When you would not use Bayer
Bayer dithering is the cheapest possible dither, and you can see its pattern. It is the visible regular cross-hatch that gives early Mac graphics and old print materials their look. If you want the look, that is great. If you do not want the look — if you want a dither that vanishes from view — you want Floyd-Steinberg error diffusion, which produces a much more organic pattern at the cost of needing previous pixels to be processed before the current pixel.
For real-time pixel art and post-processing shaders, Bayer wins because it is stateless. Each pixel can be computed in parallel on the GPU with no information about its neighbours.
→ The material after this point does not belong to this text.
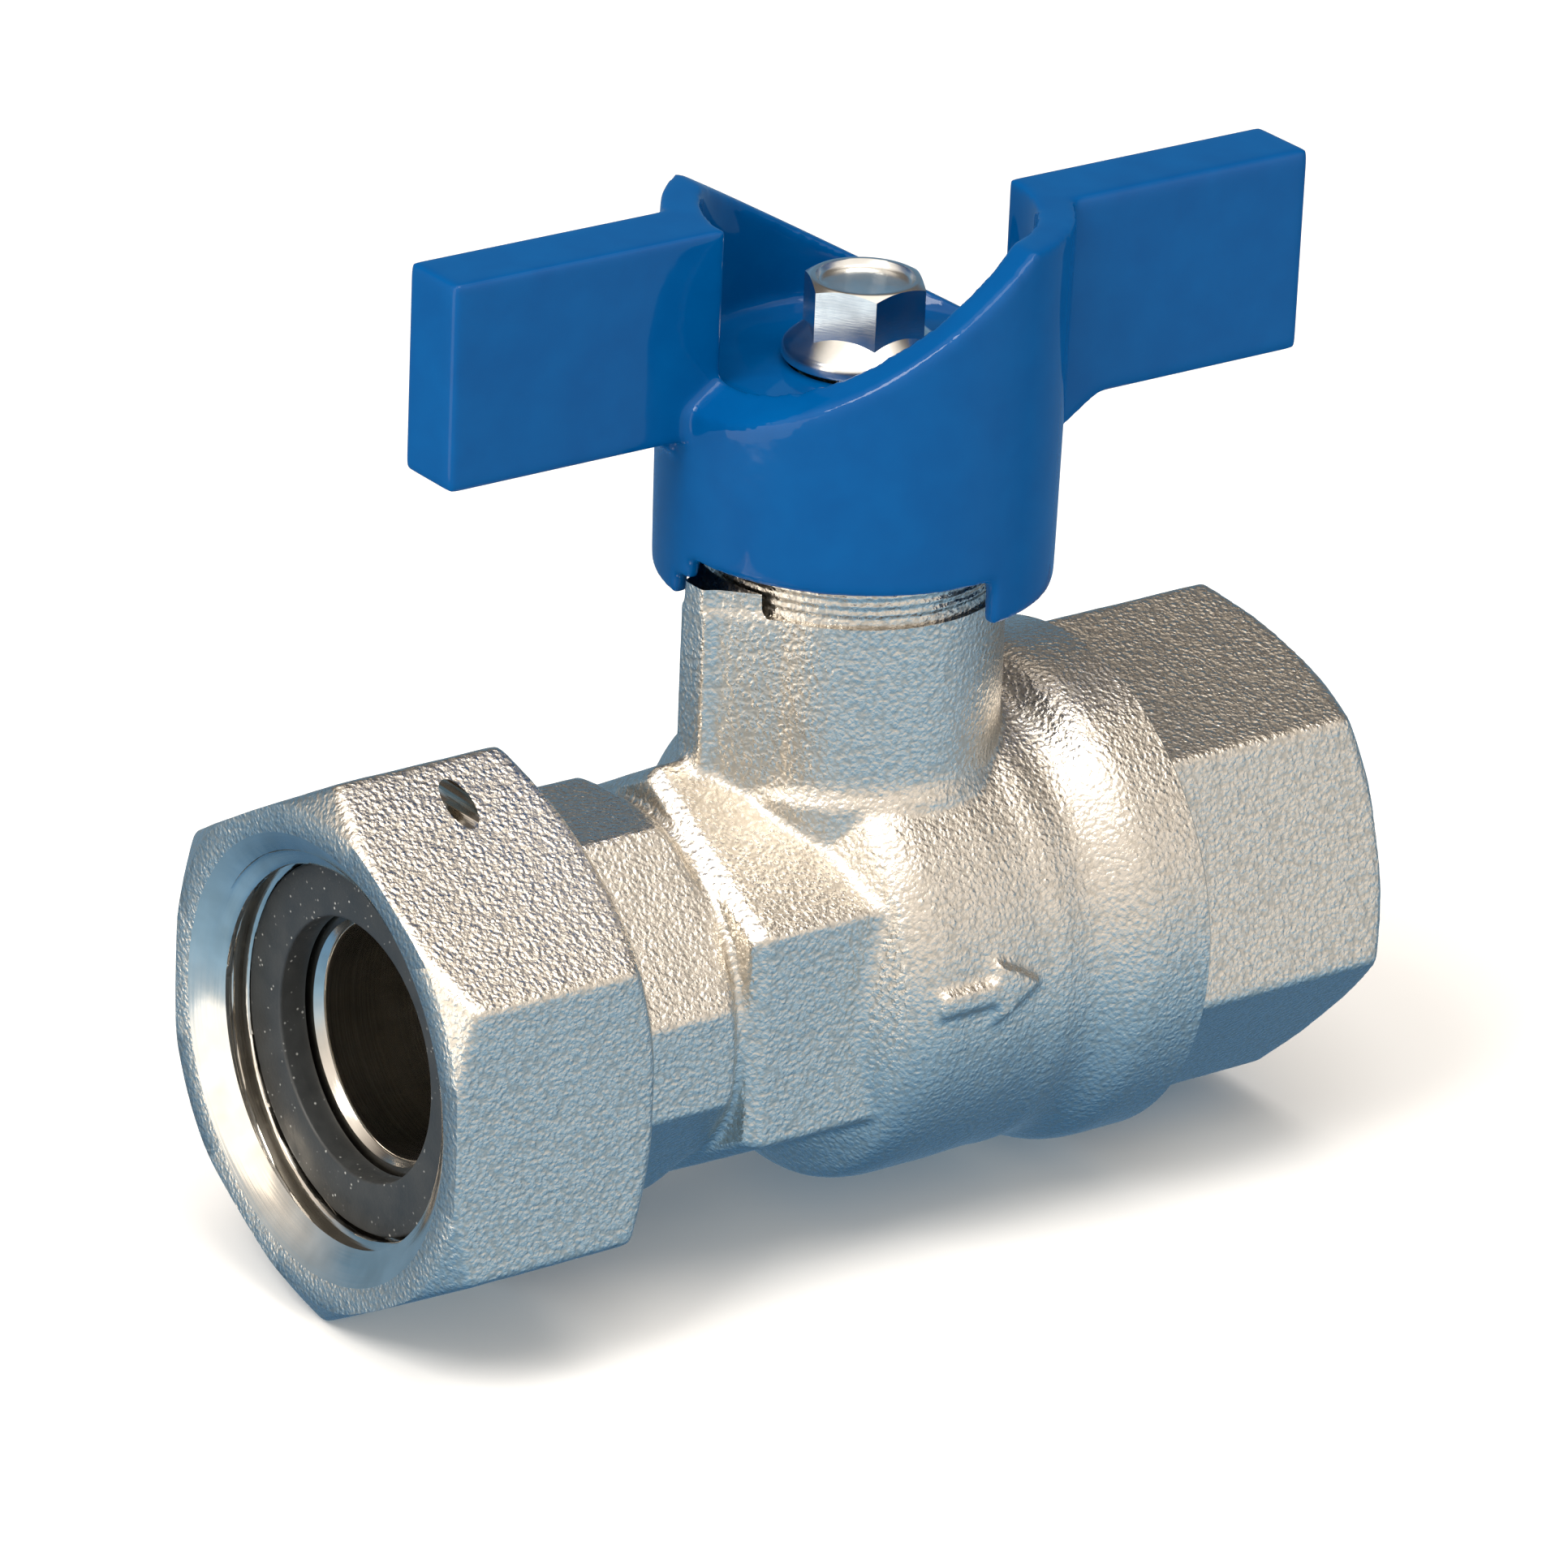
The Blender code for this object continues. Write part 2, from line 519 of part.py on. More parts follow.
make_valve_body()
make_end_adapter()
make_seat("seat_meter_side", -1)
make_seat("seat_pipe_side", 1)
make_ball()
make_stem()
make_stem_seals()
make_gland_nut()
make_handle()
make_handle_screw()
make_swivel_nut()
make_nut_ring_and_gasket()
for turning in ("stem", "handle", "handle_screw", "stem_o_ring_lower", "stem_o_ring_upper"):
    set_origin(bpy.data.objects[turning], (0.0, 0.0, 30.0))
for sliding in ("swivel_nut", "nut_retaining_ring"):
    set_origin(bpy.data.objects[sliding], (RING_X, 0.0, 0.0))
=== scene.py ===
"""Looks of the water shutoff valve: forged and machined surfaces, threads, enamel and studio.

Metres in the file, millimetres in the named sizes. The frame has its origin where the stem axis (Z)
crosses the pipe axis (X), with the union nut at -X.
"""

from math import acos, asin, cos, pi, radians, sin, tau

import bmesh
import bpy
import numpy as np
from mathutils import Matrix, Vector, noise


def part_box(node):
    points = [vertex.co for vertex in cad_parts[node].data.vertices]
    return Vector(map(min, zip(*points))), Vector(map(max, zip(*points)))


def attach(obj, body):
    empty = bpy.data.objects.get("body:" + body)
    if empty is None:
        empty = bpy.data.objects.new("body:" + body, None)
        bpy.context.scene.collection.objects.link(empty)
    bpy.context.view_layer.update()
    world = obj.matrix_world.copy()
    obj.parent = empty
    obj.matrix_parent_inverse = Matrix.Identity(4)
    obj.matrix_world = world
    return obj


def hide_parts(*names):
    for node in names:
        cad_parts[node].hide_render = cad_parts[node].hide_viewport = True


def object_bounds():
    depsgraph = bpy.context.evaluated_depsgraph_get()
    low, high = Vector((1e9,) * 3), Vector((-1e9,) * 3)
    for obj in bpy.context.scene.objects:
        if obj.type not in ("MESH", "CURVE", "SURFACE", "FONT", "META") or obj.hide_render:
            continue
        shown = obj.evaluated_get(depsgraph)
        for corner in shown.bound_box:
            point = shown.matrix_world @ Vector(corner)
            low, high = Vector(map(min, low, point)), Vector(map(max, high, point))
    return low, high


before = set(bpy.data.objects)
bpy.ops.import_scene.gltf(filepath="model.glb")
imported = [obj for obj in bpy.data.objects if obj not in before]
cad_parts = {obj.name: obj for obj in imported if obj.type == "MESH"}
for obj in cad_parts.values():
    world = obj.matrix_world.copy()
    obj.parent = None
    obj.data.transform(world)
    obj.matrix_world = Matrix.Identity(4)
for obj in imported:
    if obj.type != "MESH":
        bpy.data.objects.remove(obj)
CAD_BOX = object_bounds()

MM = 0.001
ALONG_X = Matrix.Rotation(pi / 2, 4, "Y")
FRONT = Matrix.Rotation(pi / 2, 4, "X")


def ends(node, axis):
    """Lowest and highest place of a CAD node along an axis, in mm."""
    low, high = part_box(node)
    return low["xyz".index(axis)] / MM, high["xyz".index(axis)] / MM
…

Floyd-Steinberg requires either a CPU pass or a clever multi-pass approach on the GPU, neither of which is worth it unless you have a specific aesthetic in mind.
If you want a higher-quality dither that is still stateless, precomputed blue-noise textures by Christoph Peters are the next step up. They are bigger than a Bayer matrix (typically 64×64 or 128×128) and they look closer to true blue noise, at the cost of having to keep a texture around. For the NES sub-palette series, I deliberately chose Bayer for the visible regular pattern, because the goal was the retro look. For modern work where you do not want to see the dither, a blue-noise texture is what I reach for.
Further reading
The classic reference is the Bryce Bayer 1973 paper that gives the technique its name. It is short, mostly tables, and worth reading once if you want the original framing. For a working tour of all the major dithering algorithms, Tanner Helland's article has source code for each one in VB6, which is hilarious but legible. For the blue-noise alternative, Christoph Peters' explanation of his sampling method is the right next step.
That is the whole maths. There is nothing else to it. The matrix exists because it was designed to have certain spatial-frequency properties, and the shader uses it because those properties are exactly what we want.